You can enhance this process for units outside the central organization.
In one place I worked, they provided a number of blank spreadsheet templates in specific formats to the various decentralized units. The units would populate the spreadsheets with the data to be uploaded, these would be sent back to central, saved in pre-set file folders and then a system job would do the cleansing and analysis of the data before loading. The various templates, what they should be used for and how they were to be populated were available through the Intranet so all of the departments had access to them.
This approach had the additional advantage of “training” the units in terms their understanding of data quality and data requirements. It ended up saving the central staff many hours of time since data came in a more structured and final format and could be easily uploaded.
I probably prefer a hybrid approach as it gives you the most flexibility in the pre-staging of your data, particularly with cleansing as it relates to your own unique business rules.
Lastly But Not Least
Don’t forget to have the appropriate policies and procedures in place regarding the uploading of data. There may need to be formal agreements in place with other parts of the organization as there can often be radically different points of view, or even different legalities as to the expectations of how centrally integrated data is to be managed and used. Better to sort this out at the onset.

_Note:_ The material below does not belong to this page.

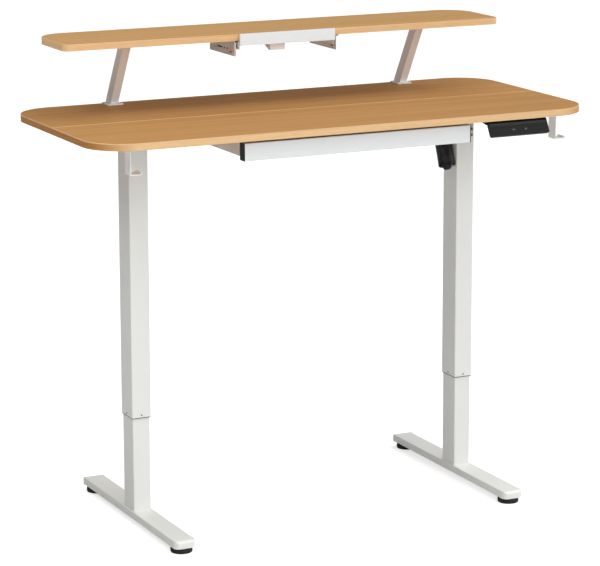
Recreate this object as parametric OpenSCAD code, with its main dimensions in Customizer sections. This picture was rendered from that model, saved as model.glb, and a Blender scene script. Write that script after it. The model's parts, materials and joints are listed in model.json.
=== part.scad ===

Make sure you understand the data you’re receiving, what it means and what some of the human behaviors associated with it are. Data may look the same over time, but the purpose for which it is being collected and how it is collected can change. Policies and procedures, along with agreed upon definitions go a long ways to help enforce data integrity and quality.
Data loading – and particularly automated loading can really make an organization effective if you have a systematic and organized approach. Over time, it all becomes part of the culture and will be smooth and seamless.